Rewind to the first innings and the theme remains unchanged: another day, another reminder of what Devine can do with the bat. She is a power-hitter, but reducing her batting to just brute force misses the point. She has range, game awareness, and knows when to shift gears. She doesn't merely wait for errors but amplifies them.
Early on, she was a relatively sedate 15 off 11, aided by a couple of misfields that raced away to the boundary. When Nandani Sharma missed her length, Devine responded instantly, swinging through the line and sending the ball back over the bowler's head for six. That was just a warning.
By the end of the ninth over, it was no longer about field settings or bowling plans, but about how long Devine would allow DC to survive.

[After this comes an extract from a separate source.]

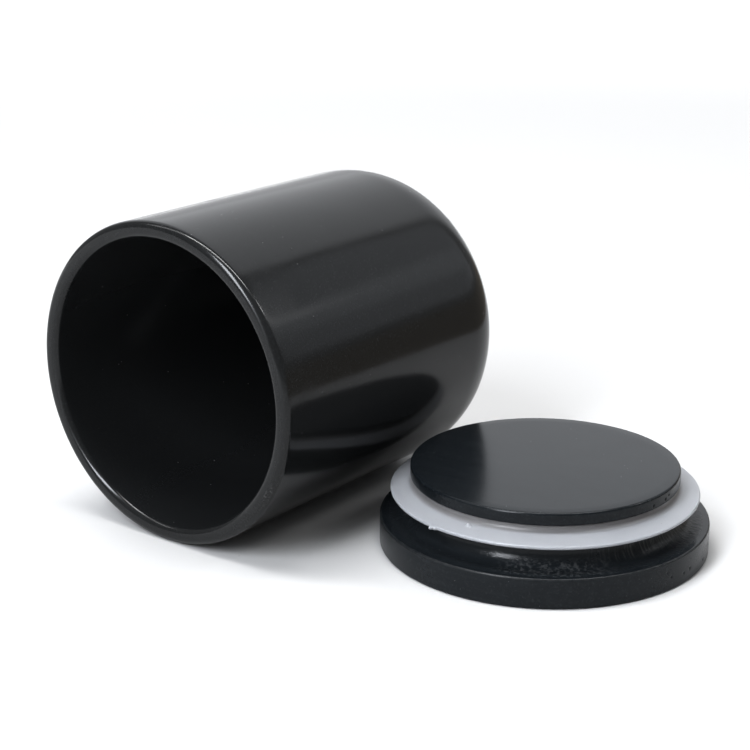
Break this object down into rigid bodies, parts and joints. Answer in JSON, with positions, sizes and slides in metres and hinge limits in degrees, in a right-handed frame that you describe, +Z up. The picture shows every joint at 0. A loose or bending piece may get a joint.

A few quiet deliveries later, Devine decided not to be subtle anymore. The final powerplay over began with a flick through midwicket, followed by a spilled chance at cover, and then dissolved into pure carnage. Devine danced, rocked back, cleared her front leg, and repeatedly found the leg-side boundary. Sneh Rana kept looping it up in hope and Devine kept sending it back harder. By the time a full toss disappeared into the night, 32 runs had come off that over, making it the most expensive one in WPL history.
That opened the floodgates, and N Shree Charani did little to stem the flow. Devine waited out the variations, briefly miscuing one slower ball, and then resumed her demolition with greater conviction. Anything drifting into her arc on middle and leg was treated with force, swung through and dispatched into the stands at deep midwicket and long-on. Rodrigues was frantically walking back and forth to discuss with the bowler. By the end of that over - the ninth of the innings - it was no longer about field settings or bowling plans, but about how long Devine would allow DC to survive.
She finally fell, edging Nandani to short fine leg for 95, also denying WPL its first-ever century. It was reminiscent of her 99 off just 36, in an epic chase for RCB in 2023, incidentally against Giants at that time.
Devine seemed relaxed through all of it, but did she feel that way? "I certainly think it helps the wickets that we're playing on," she said. "You can play with a real sense of freedom and you can trust the bounce and just hit through the ball. I think there are times early on batting with Moons [Beth Mooney], it's really nice. Having played so much with her at the Perth Scorchers [in the WBBL], it's nice to have that familiarity down the other end. So for me, it's nice just to have her there to stay in my ear a little bit, to keep calm and not trying to swing too hard."
In a match where momentum swung wildly, Devine was part of almost every decisive moment: the brutal innings, a sharp catch to remove Lizelle Lee during the chase, and the nerve to close out the final over herself. Twenty years in the format, still going strong.